Il est cependant évident que la production pure des marchandises s’opère moins souvent chez nous. Le déclin des secteurs de l’automobile et de l’acier dans notre pays le démontre à suffisance.
– L’industrie représente 80 % de l’ensemble de la recherche et du développement privés. Bien qu’il existe quantité de technologies axées sur le développement durable, elles doivent être transformées en produits accessibles financièrement et doivent être commercialisables.
– Dernier point et non des moindres, l’industrie contribue à trouver des solutions aux nombreux problèmes de société (environnement, mobilité, soins de santé, amélioration de la qualité de la vie, objectifs de développement durable).
Or, l’industrie européenne est désormais confrontée à une série de défis qui se renforcent mutuellement.
La crise financière actuelle est le premier d’entre eux. Ce qui a commencé comme l’éclatement de la bulle immobilière aux États-Unis a rapidement traversé l’océan pour devenir une crise globale du système financier et se muer ensuite en une crise de la zone euro. Depuis, le scénario tant redouté du « double dip » (ou « double creux », caractérisé par des reprises momentanées et de nouveaux reculs) s’est concrétisé : au cours du premier semestre 2012, la production industrielle est repassée dans le rouge. Parallèlement aux finances publiques, l’économie réelle (et ses travailleurs) est devenue la deuxième victime du dérapage du système financier engendré par la dérégulation et la cupidité.

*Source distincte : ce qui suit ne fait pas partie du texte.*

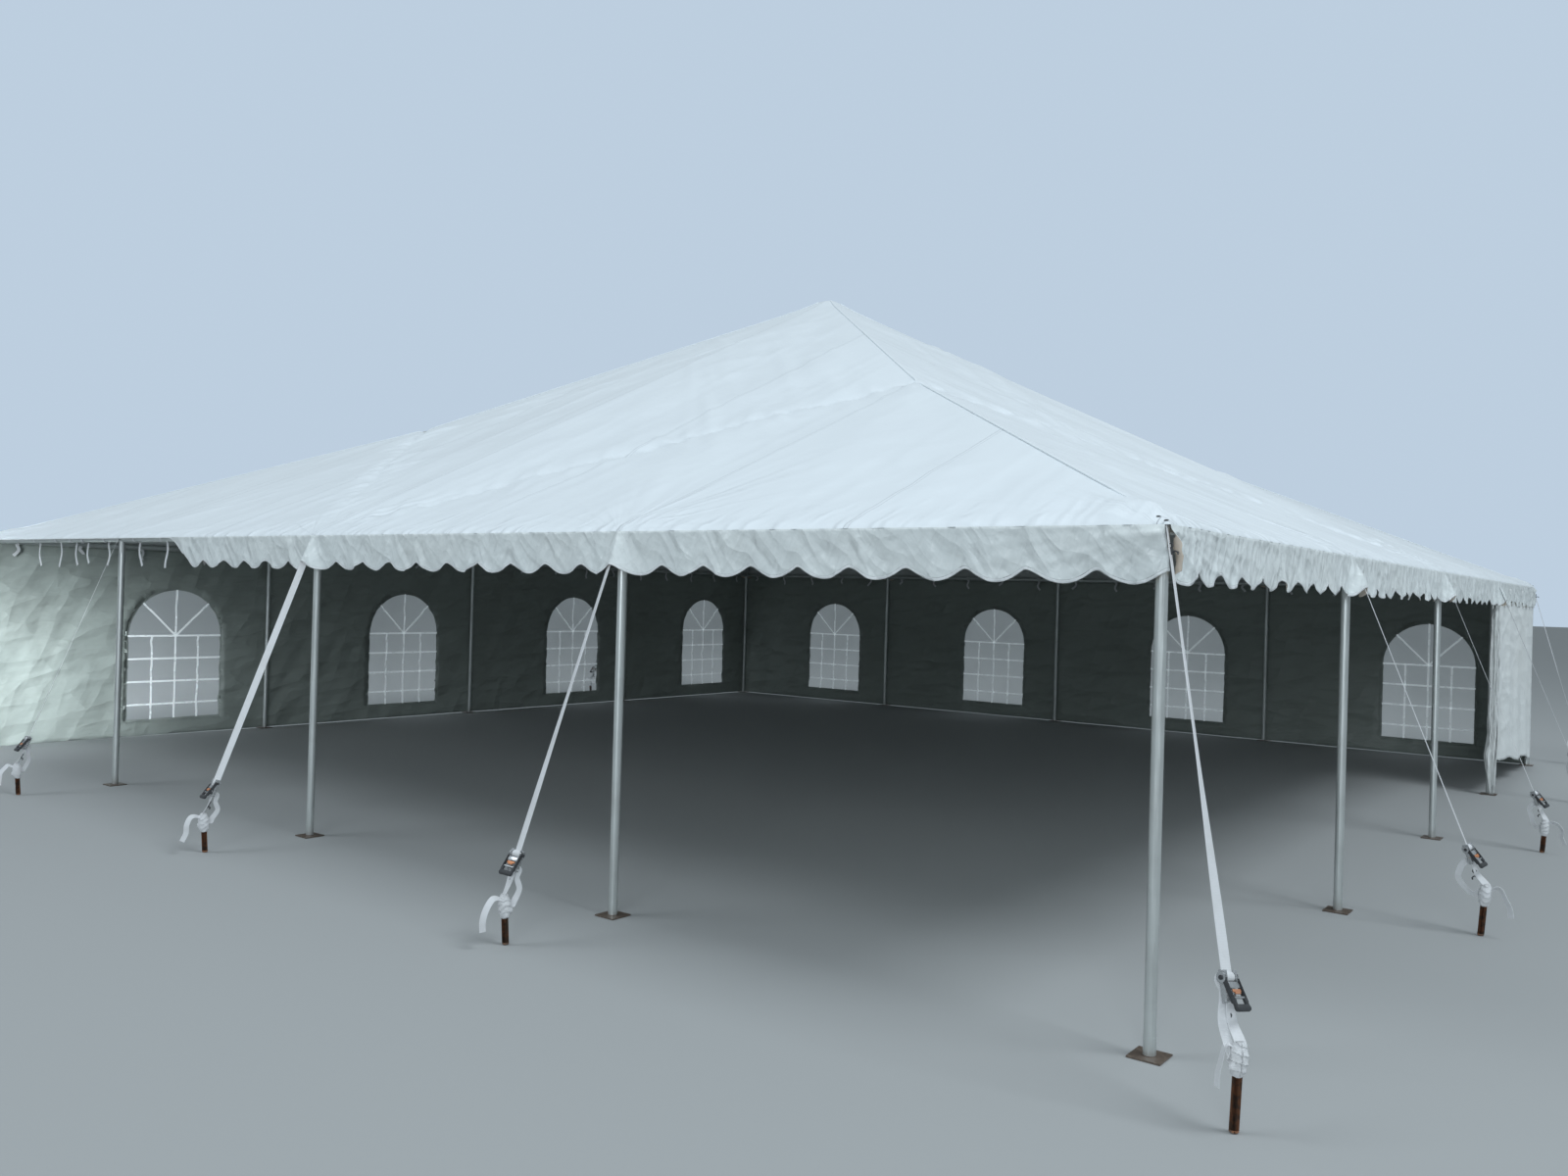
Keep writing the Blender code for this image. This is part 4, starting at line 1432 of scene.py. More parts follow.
@dataclass
class Sidewall(Assembly):
    """Sidewall of one closed side, with its arched windows of clear film and their white bars."""

    side: Side
    bottom: float = 0.01
    cell: float = 0.036
    cloth: float = 0.0012
    window_width: float = 1.05
    sill: float = 0.19
    spring: float = 1.13
    window_place: float = 0.645
    border: float = 0.03
    border_lap: float = 0.006
    border_rise: float = 0.0016
    bar_width: float = 0.021
    row_pitch: float = 0.258
    ripples: int = 90
    ripple_sizes: tuple[Limits, ...] = ((0.2, 0.95), (0.02, 0.045), (0.004, 0.014), (-0.45, 0.45))
    bag_folds: tuple[float, ...] = (0.36, 0.72, 1.08, 1.44, 1.8)

    @property
    def radius(self) -> float:
        """Radius of the window's arch."""
        return self.window_width / 2

    @property
    def hem(self) -> float:
        """Distance of the cloth's free edge from a window's opening, under the border."""
        return self.border * 0.45

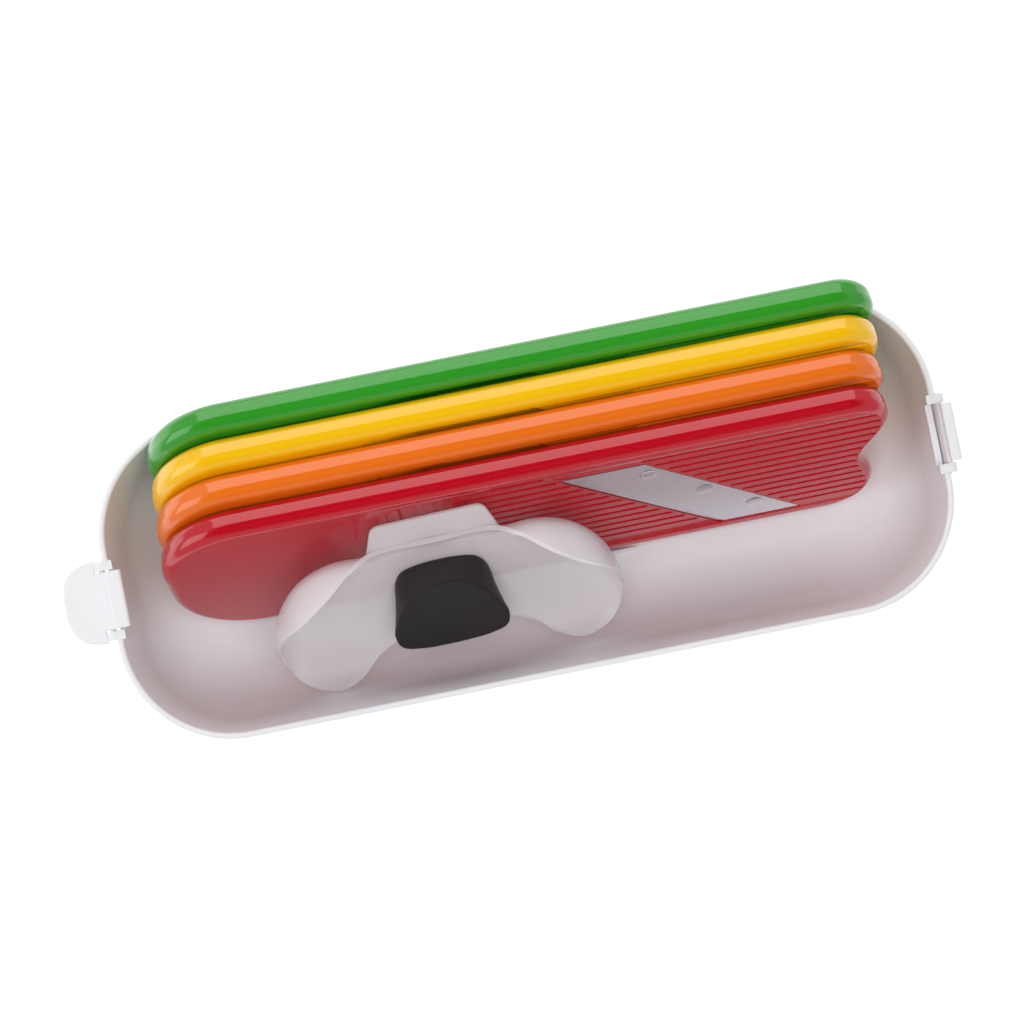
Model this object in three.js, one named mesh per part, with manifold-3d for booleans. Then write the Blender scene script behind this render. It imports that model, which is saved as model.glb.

La nouvelle répartition internationale du travail des pays émergents et à forte croissance qui ajoute une nouvelle dimension à la mondialisation est le deuxième défi. Les pays émergents ne sont plus spécialisés dans la main-d’œuvre à faible coût, mais grimpent dans la chaîne de valeur. Il y a cinq ans, aucune entreprise chinoise ne figurait dans le top dix des fabricants d’éoliennes. Actuellement, il y en a quatre. Il ne s’agit plus seulement des pays du BRIC (Brésil, Russie, Inde, Chine, Afrique du Sud). On peut y ajouter le Mexique, l’Indonésie, la Corée du Sud et la Turquie. Si en 2000 les pays industrialisés représentaient les deux tiers de la production et les pays en développement un tiers du PNB mondial, en 2050 la tendance sera totalement inversée.

L’évolution vers une société globale de la connaissance représente le troisième défi. L’innovation et la recherche ont remplacé le capital physique et le travail manuel comme moteur de la croissance et de la compétitivité. Parallèlement, la valeur ajoutée des entreprises a opéré un glissement passant de la production matérielle aux actifs immatériels (R&D, distribution, marketing, service après-vente).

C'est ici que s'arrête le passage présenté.